Dozens of Nations Weigh In on Death Penalty Case
July 20, 2004
By DAVID STOUT

WASHINGTON, July 19 - A death sentence imposed for a 1993 murder in Missouri
rose to the level of an international issue on Monday as dozens of countries
urged the Supreme Court to block the execution of murderers who kill before
the age of 18.

Countries from the European Union along with Canada, Mexico and other
nations filed friend of the court briefs in a Missouri death penalty case.
So did former President Jimmy Carter, former Soviet President Mikhail S.
Gorbachev and others, including the American Bar Association, the American
Medical Association and religious groups. The briefs condemned execution of
juveniles as inhuman.

 Their arguments, strongly opposed by the Missouri attorney general, seemed
likely to focus worldwide attention on the Supreme Court when the case,
Roper v. Simmons, No. 03-633, is argued in October.   In 1988, the Supreme
Court struck down the death penalty for offenders 15 and younger. But in
1989, the court upheld capital punishment for offenders 16 and 17. This
fall, the court will re-examine that 1989 ruling.

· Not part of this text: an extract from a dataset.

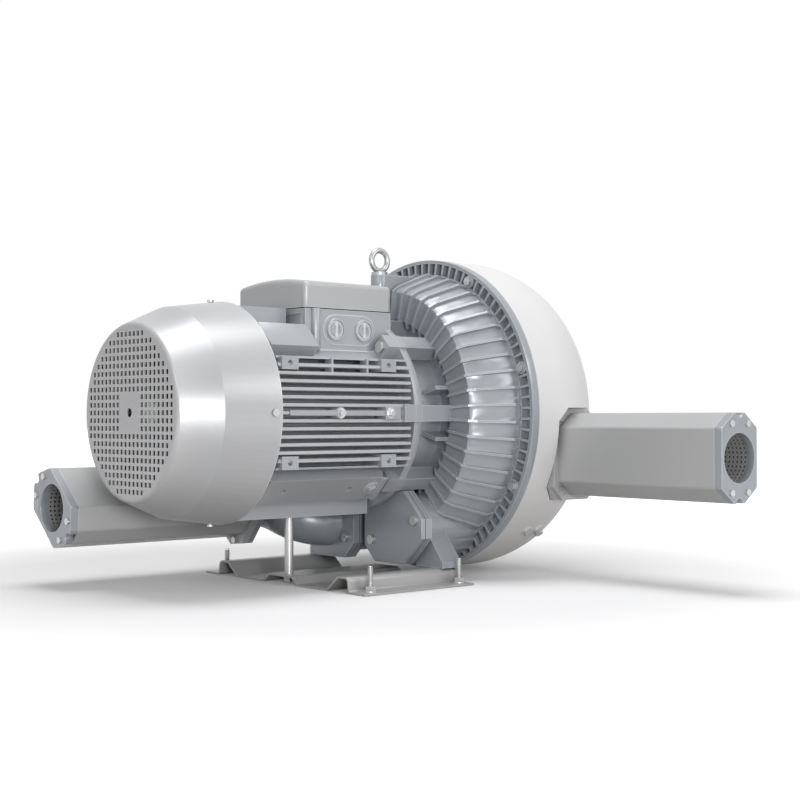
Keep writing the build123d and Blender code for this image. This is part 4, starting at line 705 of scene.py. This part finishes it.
# Side fins: cast with the motor frame, and thicker at the root than at the tip, so that the
# casting leaves its mould. Two short ribs on each side tie the upper fins together.
def wedge(rear, front, tip, root, height, tip_half, root_half, near):
    """Points and faces of a fin that thickens from its tip to its root."""
    points = [
        (x, near * reach, height + side * half)
        for x in (rear, front)
        for reach, half in ((tip, tip_half), (root, root_half))
        for side in (-1, 1)
    ]
    faces = [(0, 1, 3, 2), (4, 6, 7, 5), (0, 4, 5, 1), (2, 3, 7, 6), (0, 2, 6, 4), (1, 5, 7, 3)]
    return points, faces


fin_rear, fin_front = -0.2395, 0.0205
fin_tip, fin_root = 0.160, 0.146
fin_tip_gap = 0.0006
fin_tip_half, fin_root_half = 0.0024, 0.0046
fin_pitch = 0.012
fins_above = 6
fin_shapes = []
for near in (-1, 1):
    for number in range(-fins_above, fins_above + 1):
        fin_shapes.append(
            wedge(
                fin_rear, fin_front, fin_tip - fin_tip_gap, fin_root,
                shaft_height + number * fin_pitch, fin_tip_half, fin_root_half, near,
            )
        )
cast_fins = new_piece("drafted_side_fins", *joined(*fin_shapes), motor_paint)
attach(cast_fins, "housing")

cross_rib_places = (-0.1375, -0.068)
cross_rib_half = 0.002
cross_rib_low, cross_rib_high = 0.3355, 0.3605
cross_rib_outer, cross_rib_inner = fin_tip - 0.001, fin_tip - 0.018
cross_rib_edge = 0.0007
cross_ribs = []
for near in (-1, 1):
    across = sorted((near * cross_rib_outer, near * cross_rib_inner))
    for x in cross_rib_places:
        cross_ribs.append(
            block(
                (x - cross_rib_half, across[0], cross_rib_low),
                (x + cross_rib_half, across[1], cross_rib_high),
                cross_rib_edge,
            )
        )
fin_cross_ribs = new_piece("fin_cross_ribs", *joined(*cross_ribs), motor_paint)
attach(fin_cross_ribs, "housing")

# Mid rib: the thick rib at the shaft's height on each side of the frame. It ends in a machined
# block with a zinc plated hexagon bolt.
rib_block_rear, rib_block_front = -0.036, -0.005
rib_block_face, rib_block_root = 0.1660, 0.140
rib_block_half = 0.0105
rib_block_edge = 0.001
rib_bolt_place = -0.027
rib_bolt_flats = 0.010
rib_blocks = []
for near in (-1, 1):
    across = sorted((near * rib_block_face, near * rib_block_root))
    rib_blocks.append(
        block(
            (rib_block_rear, across[0], shaft_height - rib_block_half),
            (rib_block_front, across[1], shaft_height + rib_block_half),
            rib_block_edge,
        )
    )
rib_bolts = [
    hexagon_bolt((rib_bolt_place, -rib_block_face, shaft_height), rib_bolt_flats, turn)
    for turn in (0.0, math.pi)
]
mid_rib_blocks = new_piece("mid_rib_end_blocks", *joined(*rib_blocks), motor_paint)
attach(mid_rib_blocks, "housing")
mid_rib_bolts = new_piece("mid_rib_bolts", *joined(*rib_bolts), zinc)
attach(mid_rib_bolts, "housing")

# Fan cover: drawn steel sheet with a pierced grille in its face, sprayed in a silky coat.
cover_paint = finish_with_painted_light(
    "silver paint on the fan cover",
    paint=(0.44, 0.447, 0.46), painted_shade=(0.25, 0.25, 0.255), edge=(0.60, 0.60, 0.61),
    metallic=0.25, gloss=0.34, grain_size=1600.0, grain_depth=0.05, unevenness=0.05,
)
dress(cover_paint, "fan_cover")

# Terminal box: die cast base and lid, sprayed with the motor, on a rubber seal. The wall at the
# bottom of its scooped end closes it towards the fan.
box_paint = finish_with_painted_light(
    "silver paint on the terminal box",
    paint=(0.39, 0.41, 0.43), painted_shade=(0.20, 0.215, 0.235), edge=(0.66, 0.68, 0.70),
    metallic=0.15, gloss=0.32, grain_size=1000.0, grain_depth=0.15, unevenness=0.10,
)
lid_paint = finish_with_painted_light(
    "silver paint on the box lid",
    paint=(0.43, 0.44, 0.45), painted_shade=(0.24, 0.245, 0.25), edge=(0.64, 0.65, 0.66),
    metallic=0.14, gloss=0.34, grain_size=1400.0, grain_depth=0.1, unevenness=0.08,
)
dress(box_paint, "terminal_box")
dress(lid_paint, "terminal_box_lid")
round_edges("terminal_box", 0.0012)
round_edges("terminal_box_lid", 0.0012)
scoop_low, scoop_high = (-0.1345, -0.0815, 0.4055), (-0.110, 0.0815, 0.4365)
scoop_edge = 0.001
scoop_wall = new_piece(
    "box_scoop_wall",
    *block(scoop_low, scoop_high, scoop_edge),
    box_paint,
)
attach(scoop_wall, "housing")

# Cable entries: two threaded holes in a raised panel on the near side, each closed by a screwed
# plug with a turned rim and a cast wing to grip it by.
plug_low, plug_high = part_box("blanking_plugs")
plug_reach = (plug_high[2] - plug_low[2]) / 2
plug_height = (plug_high[2] + plug_low[2]) / 2
box_face = -0.090
plug_face = plug_high[1]
entry_places = (plug_low[0] + plug_reach, plug_high[0] - plug_reach)


def turned_ring(place, profile, sides=40):
    """Points and faces of a turned disc facing -Y, from pairs of radius and height over a face."""
    x, face, z = place
    points, faces = [], []
    for radius, rise in profile:
        for side in range(sides):
            angle = 2 * math.pi * side / sides
            points.append((x + radius * math.cos(angle), face - rise, z + radius * math.sin(angle)))
    for ring in range(len(profile) - 1):
        for side in range(sides):
            after = (side + 1) % sides
            faces.append(
                (ring * sides + side, ring * sides + after, (ring + 1) * sides + after,
                 (ring + 1) * sides + side)
            )
    faces.append(tuple(range(sides)))
    faces.append(tuple(reversed(range(len(points) - sides, len(points)))))
    return points, faces


plug_thread = 0.0125
wing_half_width, wing_half_length = 0.0022, 0.0125
wing_top, wing_foot = 0.0060, 0.0030
wing_edge = 0.0006
plug_profile = (
    (plug_thread, box_face - plug_face),
    (plug_thread, 0.0), (plug_reach - 0.0003, 0.0), (plug_reach, 0.0005),
    (plug_reach, 0.0050), (plug_reach - 0.0010, 0.0060), (0.0152, 0.0060), (0.0146, 0.0036),
    (0.0112, 0.0036), (0.0106, 0.0052), (0.0096, 0.0056), (0.0072, 0.0056), (0.0068, 0.0044),
)
plug_shapes = []
for x in entry_places:
    plug_shapes.append(turned_ring((x, box_face, plug_height), plug_profile))
    plug_shapes.append(
        block(
            (x - wing_half_width, box_face - wing_top, plug_height - wing_half_length),
            (x + wing_half_width, box_face - wing_foot, plug_height + wing_half_length),
            wing_edge,
        )
    )
plugs = new_piece("winged_blanking_plugs", *joined(*plug_shapes), box_paint)
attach(plugs, "housing")
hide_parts("blanking_plugs")

panel_half_height = 0.0245
panel_rise = 0.0022
panel_sunk = 0.0005
panel_edge = 0.0010
end_steps = 12
panel_shape = bmesh.new()
outline = []
for x, start in ((entry_places[0], 90), (entry_places[1], -90)):
    for step in range(end_steps + 1):
        angle = math.radians(start + 180 // end_steps * step)
        outline.append(
            (x + panel_half_height * math.cos(angle), panel_half_height * math.sin(angle))
        )
foot = [panel_shape.verts.new((x, box_face + panel_sunk, plug_height + z)) for x, z in outline]
panel_shape.faces.new(foot)
grown = bmesh.ops.extrude_face_region(panel_shape, geom=panel_shape.faces[:])["geom"]
front = [part for part in grown if isinstance(part, bmesh.types.BMVert)]
bmesh.ops.translate(panel_shape, verts=front, vec=(0, -panel_rise - panel_sunk, 0))
front_edges = [
    side for side in panel_shape.edges if all(corner in front for corner in side.verts)
]
bmesh.ops.bevel(panel_shape, geom=front_edges, offset=panel_edge, segments=2, affect="EDGES")
entry_panel = new_piece("cable_entry_panel", *turned(panel_shape, 0.0), box_paint)
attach(entry_panel, "housing")

# Seals and terminals: rubber gaskets and a lip seal, and a moulded block with brass studs inside
# the terminal box. The bearings' cages are brass too.
black_rubber = finish_with_painted_light(
    "black rubber",
    paint=(0.02, 0.02, 0.02), painted_shade=(0.01, 0.01, 0.01), edge=(0.03, 0.03, 0.03),
    metallic=0.0, gloss=0.6, grain_size=900.0, grain_depth=0.2, unevenness=0.2,
)
dress(black_rubber, "terminal_box_gasket", "port_gaskets", "shaft_seal")
block_moulding = finish_with_painted_light(
    "brown moulding",
    paint=(0.08, 0.04, 0.02), painted_shade=(0.04, 0.02, 0.01), edge=(0.1, 0.05, 0.03),
    metallic=0.0, gloss=0.4, grain_size=900.0, grain_depth=0.1, unevenness=0.1,
)
dress(block_moulding, "terminal_block")
brass = finish_with_painted_light(
    "brass",
    paint=(0.65, 0.45, 0.16), painted_shade=(0.3, 0.2, 0.08), edge=(0.75, 0.55, 0.22),
    metallic=0.9, gloss=0.3, grain_size=1200.0, grain_depth=0.05, unevenness=0.1,
)
dress(brass, "terminal_studs", "bearing_cages")

# Eye bolt: drop forged steel, zinc plated.
forged_zinc = finish_with_painted_light(
    "forged and plated steel",
    paint=(0.45, 0.46, 0.47), painted_shade=(0.2, 0.2, 0.2), edge=(0.6, 0.61, 0.62),
    metallic=0.6, gloss=0.3, grain_size=600.0, grain_depth=0.15, unevenness=0.2,
)
dress(forged_zinc, "eye_bolt")

# Inside the motor: ground shaft and bearings, stacked core sheets, varnished windings and the
# black moulded fan behind the grille.
ground_steel = finish_with_painted_light(
    "ground steel",
    paint=(0.6, 0.6, 0.6), painted_shade=(0.3, 0.3, 0.3), edge=(0.7, 0.7, 0.7),
    metallic=0.9, gloss=0.25, grain_size=1500.0, grain_depth=0.05, unevenness=0.1,
)
dress(
    ground_steel,
    "shaft", "impeller_keys", "impeller_spacer",
    "rear_bearing_inner_ring", "rear_bearing_outer_ring",
    "front_bearing_inner_ring", "front_bearing_outer_ring",
)
core_sheet = finish_with_painted_light(
    "laminated steel",
    paint=(0.3, 0.3, 0.31), painted_shade=(0.15, 0.15, 0.15), edge=(0.4, 0.4, 0.4),
    metallic=0.8, gloss=0.45, grain_size=300.0, grain_depth=0.4, unevenness=0.3,
)
dress(core_sheet, "stator_core", "rotor_core")
copper = finish_with_painted_light(
    "varnished copper wire",
    paint=(0.5, 0.2, 0.07), painted_shade=(0.2, 0.08, 0.03), edge=(0.6, 0.3, 0.12),
    metallic=0.7, gloss=0.35, grain_size=500.0, grain_depth=0.8, unevenness=0.3,
)
dress(copper, "stator_windings")
fan_moulding = finish_with_painted_light(
    "moulded fan",
    paint=(0.12, 0.125, 0.13), painted_shade=(0.04, 0.04, 0.04), edge=(0.18, 0.18, 0.19),
    metallic=0.0, gloss=0.5, grain_size=900.0, grain_depth=0.2, unevenness=0.2,
)
dress(fan_moulding, "cooling_fan")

 "The prohibition on the juvenile death penalty is widely recognized as a
rule of customary international law," said a brief filed on behalf of Mr.
Carter, Mr. Gorbachev and a dozen other Nobel Peace Prize winners.

 In another brief, Thomas R. Pickering, a career diplomat, said: "Executing
juvenile offenders violates minimum standards of decency now adopted by
nearly every other nation in the world, including even autocratic regimes
with poor human rights records. The United States position on the juvenile
death penalty isolates us diplomatically from our close allies and has been
condemned by the international community."

 Christopher Simmons was 17 on Sept. 8, 1993, when he and a 15-year-old
accomplice broke into a house in the St. Louis area to commit a burglary.
The homeowner, Shirley Crook, recognized Mr. Simmons; by chance, she and Mr.
Simmons had been involved in a car crash.

 Prosecutors said Mr. Simmons bound, gagged and blindfolded Mrs. Crook, 46,
with the help of the 15-year-old, drove her around in her minivan, and beat
and retied her when she tried to break free. Mr. Simmons, now 27, pushed her
off a railroad trestle to drown in a river.

 Nearly 30 religious groups filed briefs arguing, in essence, that such
offenders were too immature to be fully culpable. Briefs filed by medical
groups argued that the
brains of people 16 and 17 were not fully developed in areas involving
decision-making and impulse control.  During the trial, prosecutors argued
that far from acting on impulse, Mr. Simmons had talked beforehand with
friends about committing such a crime and boasted of it afterward.

 The Missouri Supreme Court set aside the death sentence last August. The
4-to-3 majority relied on a United States Supreme Court ruling in 2002
banning the execution of mentally retarded defendants on the ground that a
"national consensus" held that such executions were wrong.  But the Missouri
attorney general, Jeremiah W. Nixon, who is suing on behalf of Donald P.
Roper, superintendent of the prison where Mr. Simmons is being held, argues
that there is no such consensus.

If anything, Mr. Nixon argues in his brief, there is a consensus to use the
death penalty "for the most heinous and dangerous crimes, even when
committed by those who have not quite reached 18." Of the 37 states with
capital punishment, 19 allow the execution of 16- and 17-year-olds. The
attorney general's brief said 13 states, including Missouri, had inmates
that age awaiting execution.  In addition, the attorney general's brief
argues, the Missouri court overstepped its bounds when it found a
"consensus" that the United States Supreme Court had not discerned.

 The United States is the only nation in which juvenile executions are
officially sanctioned. But the sentence is applied highly unevenly across
the country. Texas has
accounted for more than half of such executions since 1976, when the Supreme
Court held that the death penalty was constitutional.